Spelen is een geval apart. Bij wolven spelen alleen pups, maar omdat de meeste honden geestelijk nooit helemaal volwassen worden blijven veel honden hun leven lang spelen. Het is belangrijk dat honden overduidelijk zien dat een hond wil spelen. Net als bij de eerdergenoemde signalen wordt daarvoor gebruik gemaakt van signalen die andere honden ook begrijpen. Het bekendste voorbeeld is de spelbuiging, waarbij de hond door zijn voorpoten gaat en zijn achterlijf overeind blijft. Vaak kwispelen honden erbij met opengesperde ogen en naar voren gerichte oren. Er is dus eigenlijk een mix van onderdanigheids- en dominantiesignalen te zien. Vrijwel alle honden zullen deze uitnodiging begrijpen, waarna spel volgt. Vaak is heel goed te zien dat twee honden aan het spelen zijn en niet aan het vechten, bijvoorbeeld door de wijd opengesperde bek zonder ontblote tanden en door de overdreven bewegingen die ze erbij maken.
Socialisatie
Wolven en honden zijn heel duidelijk in deze signalen, maar ze moeten voor een deel aangeleerd worden. Daarom is het voor een hond heel belangrijk om eerst lang genoeg bij de moeder en nestgenoten te blijven en daarna voldoende contact te hebben met soortgenoten.
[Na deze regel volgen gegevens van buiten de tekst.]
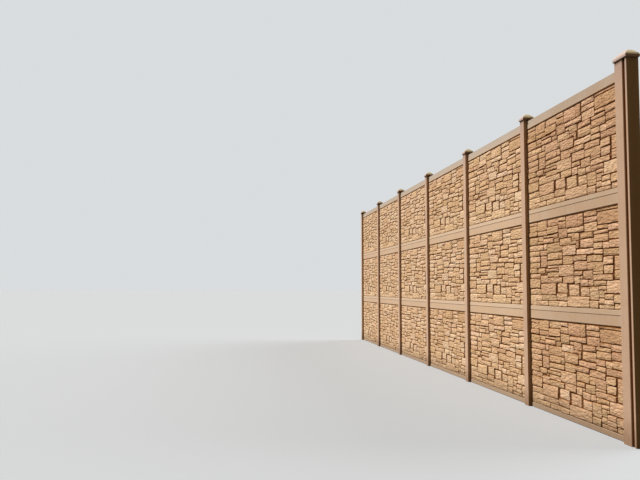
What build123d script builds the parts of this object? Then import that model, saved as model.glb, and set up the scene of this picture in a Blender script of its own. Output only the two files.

In de eerste zeven levensweken leert een hond de basis van hoe hij zich hoort te gedragen. Zo begint de moeder na drie à vier weken soms pups te corrigeren als ze proberen te drinken. Ook gromt ze soms of pakt ze een pupje even vast over zijn bekje met haar eigen bek om hem te laten weten dat hij te ver gaat. Dit heet een snuitbeet en doet de pup geen pijn. Wel kunnen ze er in het begin erg van schrikken en zelfs hard janken van schrik. Nestgenoten zijn daarnaast essentieel in het aanleren en begrijpen van de juiste signalen. Door te spelen leren ze de juiste signalen op het juiste moment te geven. Een pup die geen broertjes en zusjes heeft, mist dus een belangrijk deel in zijn opvoeding en moet extra veel in contact komen met andere honden als hij bij zijn moeder weg gaat.
Wat zeg je?
Honden communiceren dus voor een groot deel met hun lichaam. Ze zijn zelfs prima in staat om signalen van mensen te lezen. Door de fokkerij is het helaas niet voor alle honden meer mogelijk om duidelijk te zijn naar andere honden. Denk hierbij bijvoorbeeld aan rassen die van nature een hele hoge of lage staart hebben, een lange vacht, grote hangoren, een platte snuit of haar dat altijd overeind staat. Om dezelfde reden is het couperen van oren en staarten een grote belemmering in de communicatie en gelukkig verboden in Nederland. Verder zijn veel rassen door de fokkerij ‘vergeten’ hoe ze (voornamelijk onderdanigheids) signalen van anderen moeten interpreteren en hoe ze die moeten gebruiken. Dit kan de kans op gevechten vergroten.